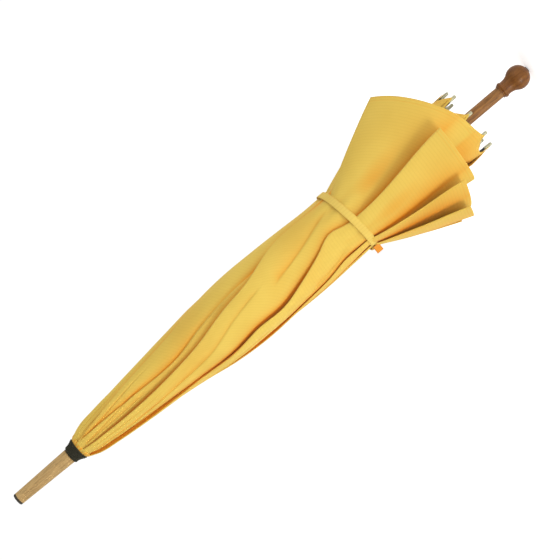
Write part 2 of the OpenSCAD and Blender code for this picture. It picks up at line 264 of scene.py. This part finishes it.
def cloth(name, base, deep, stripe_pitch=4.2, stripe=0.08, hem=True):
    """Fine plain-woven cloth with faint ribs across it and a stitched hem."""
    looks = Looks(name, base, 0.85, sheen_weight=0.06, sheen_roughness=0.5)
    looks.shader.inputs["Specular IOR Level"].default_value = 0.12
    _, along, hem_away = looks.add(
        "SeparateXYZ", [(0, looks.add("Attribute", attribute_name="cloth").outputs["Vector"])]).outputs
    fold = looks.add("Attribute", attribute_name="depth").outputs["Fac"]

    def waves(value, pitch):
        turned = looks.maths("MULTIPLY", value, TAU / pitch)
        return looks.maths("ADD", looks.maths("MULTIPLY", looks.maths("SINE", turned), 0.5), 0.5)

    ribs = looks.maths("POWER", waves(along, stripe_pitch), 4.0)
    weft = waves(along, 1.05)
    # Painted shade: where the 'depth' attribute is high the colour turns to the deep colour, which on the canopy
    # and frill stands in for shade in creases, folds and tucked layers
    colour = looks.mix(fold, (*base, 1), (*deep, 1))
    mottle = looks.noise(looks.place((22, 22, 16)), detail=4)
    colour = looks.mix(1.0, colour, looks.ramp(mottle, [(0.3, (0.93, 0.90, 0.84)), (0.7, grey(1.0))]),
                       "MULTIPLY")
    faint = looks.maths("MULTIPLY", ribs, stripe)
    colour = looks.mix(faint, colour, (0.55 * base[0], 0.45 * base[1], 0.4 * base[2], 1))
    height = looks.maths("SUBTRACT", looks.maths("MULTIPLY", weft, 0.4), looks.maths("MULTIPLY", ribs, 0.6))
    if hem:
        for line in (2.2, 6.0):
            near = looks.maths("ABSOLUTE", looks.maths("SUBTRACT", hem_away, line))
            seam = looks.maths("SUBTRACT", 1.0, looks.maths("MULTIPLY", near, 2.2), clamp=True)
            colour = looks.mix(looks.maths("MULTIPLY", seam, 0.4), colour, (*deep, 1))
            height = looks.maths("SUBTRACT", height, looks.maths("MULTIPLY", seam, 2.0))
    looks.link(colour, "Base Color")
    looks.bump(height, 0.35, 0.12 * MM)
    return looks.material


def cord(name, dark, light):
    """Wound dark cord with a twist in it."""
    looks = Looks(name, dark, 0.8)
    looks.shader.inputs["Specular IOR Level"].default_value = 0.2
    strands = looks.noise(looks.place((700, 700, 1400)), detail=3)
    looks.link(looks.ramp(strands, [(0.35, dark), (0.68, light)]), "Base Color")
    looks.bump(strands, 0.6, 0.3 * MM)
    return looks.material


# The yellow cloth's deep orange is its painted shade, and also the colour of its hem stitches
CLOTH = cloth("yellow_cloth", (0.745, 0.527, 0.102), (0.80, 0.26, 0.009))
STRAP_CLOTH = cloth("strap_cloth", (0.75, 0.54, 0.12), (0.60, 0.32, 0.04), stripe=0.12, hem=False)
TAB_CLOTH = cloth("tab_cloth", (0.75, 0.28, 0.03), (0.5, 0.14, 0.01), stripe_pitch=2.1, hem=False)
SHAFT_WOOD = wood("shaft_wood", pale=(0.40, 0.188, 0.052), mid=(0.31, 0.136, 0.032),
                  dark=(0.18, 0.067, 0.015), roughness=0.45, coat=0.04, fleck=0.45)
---
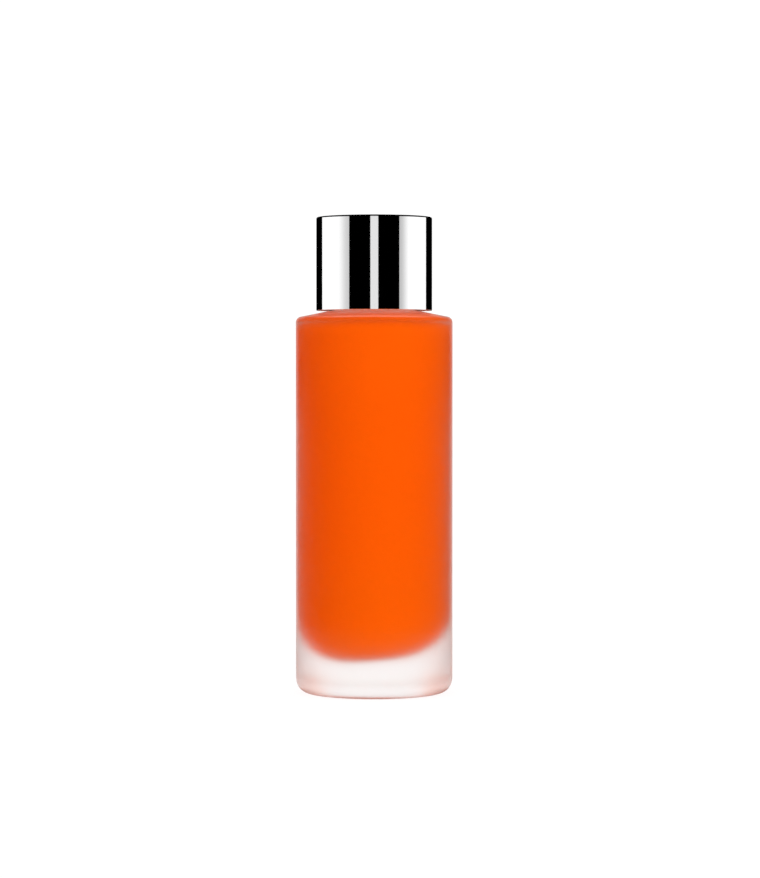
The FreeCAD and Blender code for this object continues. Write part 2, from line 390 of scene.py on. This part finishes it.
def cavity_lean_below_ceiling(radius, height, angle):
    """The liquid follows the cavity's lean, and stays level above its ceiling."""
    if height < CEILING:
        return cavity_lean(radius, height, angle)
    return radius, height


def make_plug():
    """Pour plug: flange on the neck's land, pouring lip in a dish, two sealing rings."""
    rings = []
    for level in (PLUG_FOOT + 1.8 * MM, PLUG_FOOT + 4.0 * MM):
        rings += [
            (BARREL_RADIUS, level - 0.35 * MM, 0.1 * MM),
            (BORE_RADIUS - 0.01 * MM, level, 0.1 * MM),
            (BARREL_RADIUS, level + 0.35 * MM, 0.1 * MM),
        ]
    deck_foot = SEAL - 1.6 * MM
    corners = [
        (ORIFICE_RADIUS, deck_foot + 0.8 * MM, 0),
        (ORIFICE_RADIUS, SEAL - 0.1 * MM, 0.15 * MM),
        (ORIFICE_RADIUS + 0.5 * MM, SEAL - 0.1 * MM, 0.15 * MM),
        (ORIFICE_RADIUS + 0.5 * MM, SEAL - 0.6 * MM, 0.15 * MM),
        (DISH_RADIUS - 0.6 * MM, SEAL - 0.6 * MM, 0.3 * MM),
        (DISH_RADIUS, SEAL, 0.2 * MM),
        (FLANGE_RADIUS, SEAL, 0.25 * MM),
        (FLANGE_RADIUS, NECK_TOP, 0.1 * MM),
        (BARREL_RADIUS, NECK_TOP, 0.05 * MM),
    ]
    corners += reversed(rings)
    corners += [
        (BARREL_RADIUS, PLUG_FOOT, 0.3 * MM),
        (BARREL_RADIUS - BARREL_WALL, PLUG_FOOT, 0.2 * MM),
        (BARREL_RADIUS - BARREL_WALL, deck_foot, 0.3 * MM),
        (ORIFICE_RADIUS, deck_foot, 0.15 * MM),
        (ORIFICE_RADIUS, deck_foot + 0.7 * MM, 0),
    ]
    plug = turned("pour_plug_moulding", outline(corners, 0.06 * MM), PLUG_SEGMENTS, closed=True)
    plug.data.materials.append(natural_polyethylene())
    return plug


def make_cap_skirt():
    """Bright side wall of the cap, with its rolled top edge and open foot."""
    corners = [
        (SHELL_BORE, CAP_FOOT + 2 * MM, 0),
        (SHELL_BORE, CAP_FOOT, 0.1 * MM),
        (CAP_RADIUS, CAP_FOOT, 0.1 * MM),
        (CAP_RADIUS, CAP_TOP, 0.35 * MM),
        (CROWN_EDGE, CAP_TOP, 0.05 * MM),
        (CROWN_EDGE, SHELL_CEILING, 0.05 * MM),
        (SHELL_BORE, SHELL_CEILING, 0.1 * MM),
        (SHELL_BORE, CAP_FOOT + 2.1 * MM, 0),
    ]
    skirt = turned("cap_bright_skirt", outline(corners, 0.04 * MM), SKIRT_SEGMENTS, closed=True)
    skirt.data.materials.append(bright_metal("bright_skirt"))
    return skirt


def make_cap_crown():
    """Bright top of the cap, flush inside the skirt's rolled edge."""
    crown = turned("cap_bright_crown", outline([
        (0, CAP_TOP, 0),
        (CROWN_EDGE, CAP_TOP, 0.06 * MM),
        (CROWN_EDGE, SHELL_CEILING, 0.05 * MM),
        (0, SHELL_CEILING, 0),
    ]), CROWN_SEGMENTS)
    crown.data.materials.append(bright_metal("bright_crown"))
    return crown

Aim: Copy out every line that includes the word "This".

Written solution:
Write part 2 of the OpenSCAD and Blender code for this picture. It picks up at line 264 of scene.py. This part finishes it.
The FreeCAD and Blender code for this object continues. Write part 2, from line 390 of scene.py on. This part finishes it.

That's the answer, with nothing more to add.